When we give toys to our children we communicate our values to them.  My daughters know how Mama feels about doll bottles, Barbie’s, and guns by my actions as well as our discussions.  And while those explanations will continue with little Slim, perhaps a new dialog needs to begin on the importance of parents—both of them.  Girls have continued to play with dolls despite the “feminist” movement telling us to instead give our daughters toys that were traditionally “boy” toys.  I am not saying we shouldn’t offer girls and boys the same toys as well as the same opportunities, in fact I am saying precisely that.  Lets be sure to give our sons the same opportunity to model good parenting as we do our daughters.

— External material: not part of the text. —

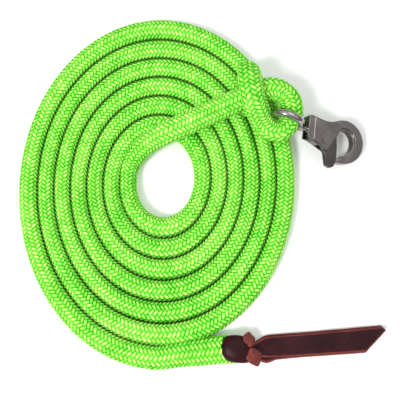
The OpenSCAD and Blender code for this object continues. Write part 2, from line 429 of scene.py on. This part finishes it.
castMetal = gunmetalFinish("gunmetalCast", (0.200, 0.182, 0.173), 0.13)
# the gate is the cast gunmetal at about half its brightness: painted shade for its recess between the
# cheeks
gateMetalPaintedShade = gunmetalFinish("gunmetalGatePaintedShade", (0.105, 0.096, 0.092), 0.15)
# the eye is the cast gunmetal made nearly twice as bright: painted highlight for its broad shine
eyeMetalPaintedHighlight = gunmetalFinish("gunmetalEyePaintedHighlight", (0.36, 0.33, 0.315), 0.12)
rivetMetal = gunmetalFinish("rivetMetal", (0.19, 0.17, 0.165), 0.25)
springMetal = gunmetalFinish("springWire", (0.45, 0.45, 0.46), 0.25)


def dress(node, material):
    mesh = frame["nodes"][node].data
    mesh.materials.clear()
    mesh.materials.append(material)


# voxel is the remesh grain, rounds the smoothing, and grow what polish and plate add outside
castPieces = {
    "castFrame": {
        "node": "snap_body", "body": "snap_frame", "metal": castMetal,
        "voxel": 0.00030, "rounds": 5, "grow": 0.0,
    },
    "thumbTrigger": {
        "node": "trigger", "body": "trigger_arm", "metal": gateMetalPaintedShade,
        "voxel": 0.00028, "rounds": 5, "grow": 0.0,
    },
    "eyeRod": {
        "node": "swivel_eye", "body": "lead", "metal": eyeMetalPaintedHighlight,
        "voxel": 0.00040, "rounds": 2, "grow": 0.00045, "growFrom": 0.0088, "growOver": 0.003,
    },
}


def useModifier(obj, kind, **settings):
    bpy.ops.object.select_all(action="DESELECT")
    obj.select_set(True)
    bpy.context.view_layer.objects.active = obj
    added = obj.modifiers.new(kind.lower(), kind)
    for name, value in settings.items():
        setattr(added, name, value)
    bpy.ops.object.modifier_apply(modifier=added.name)


def growOutside(obj, values):
    # only what stands clear of the snap's cage grows, so the shank keeps its clearance
    swivel = next(j for j in frame["joints"] if j["name"] == "snap_swivel")
    pivot, axis = Vector(swivel["pos_m"]), Vector(swivel["axis"])
    group = obj.vertex_groups.new(name="outside")
    for vert in obj.data.vertices:
        beyond = (pivot - vert.co).dot(axis) - values["growFrom"]
        group.add([vert.index], min(1.0, max(0.0, beyond / values["growOver"])), "REPLACE")
    useModifier(obj, "DISPLACE", strength=values["grow"], mid_level=0.0, vertex_group="outside")
    obj.vertex_groups.clear()


def castCopy(name, values):
    # a copy of the plain solid with its edges softened as a casting's are
    source = frame["nodes"][values["node"]]
    mesh = source.data.copy()
    mesh.name = name
    made = bpy.data.objects.new(name, mesh)
    bpy.context.scene.collection.objects.link(made)
    shape = bmesh.new()
    shape.from_mesh(mesh)
    bmesh.ops.remove_doubles(shape, verts=shape.verts, dist=0.000005)
    shape.to_mesh(mesh)
    shape.free()
    useModifier(made, "REMESH", mode="VOXEL", voxel_size=values["voxel"], use_smooth_shade=True)
    useModifier(made, "SMOOTH", factor=0.5, iterations=values["rounds"])
    if values["grow"]:
        growOutside(made, values)
    mesh = made.data
    mesh.materials.clear()
    mesh.materials.append(values["metal"])
    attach(made, values["body"])
    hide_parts(values["node"])
    print(name, len(mesh.polygons), "faces")
    return made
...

            My husband  is a wonderful father, and no he didn’t play with dolls (other than his Dapper Dan).  But I want to change that for the next generation.  I want Slim to be able to honor his father by modeling his behavior: comforting his babies, wearing his babies in the sling, sleeping by his babies, and giving the babies to Mama to breastfeed.    I want to communicate to Slim that being a terrific father is more important than being a fire fighter, a pilot, a teacher, an engineer, or whatever profession he chooses to pursue.  I want him to know that terrific fathering is not something that just happens, I want him to plan for it, role-model it, and expect it just like I want my daughters to plan and prepare for mothering.  In our vocabulary “mothering” means nurturing, but “fathering” instead merely refers to the act of co-creating.  I don’t want my son to think that is where a father’s job ends.

So this Christmas morning Slim’s first doll will be under the tree. I will watch with emotion and anticipation.  I can only hope it is more interesting to him than the box it comes in.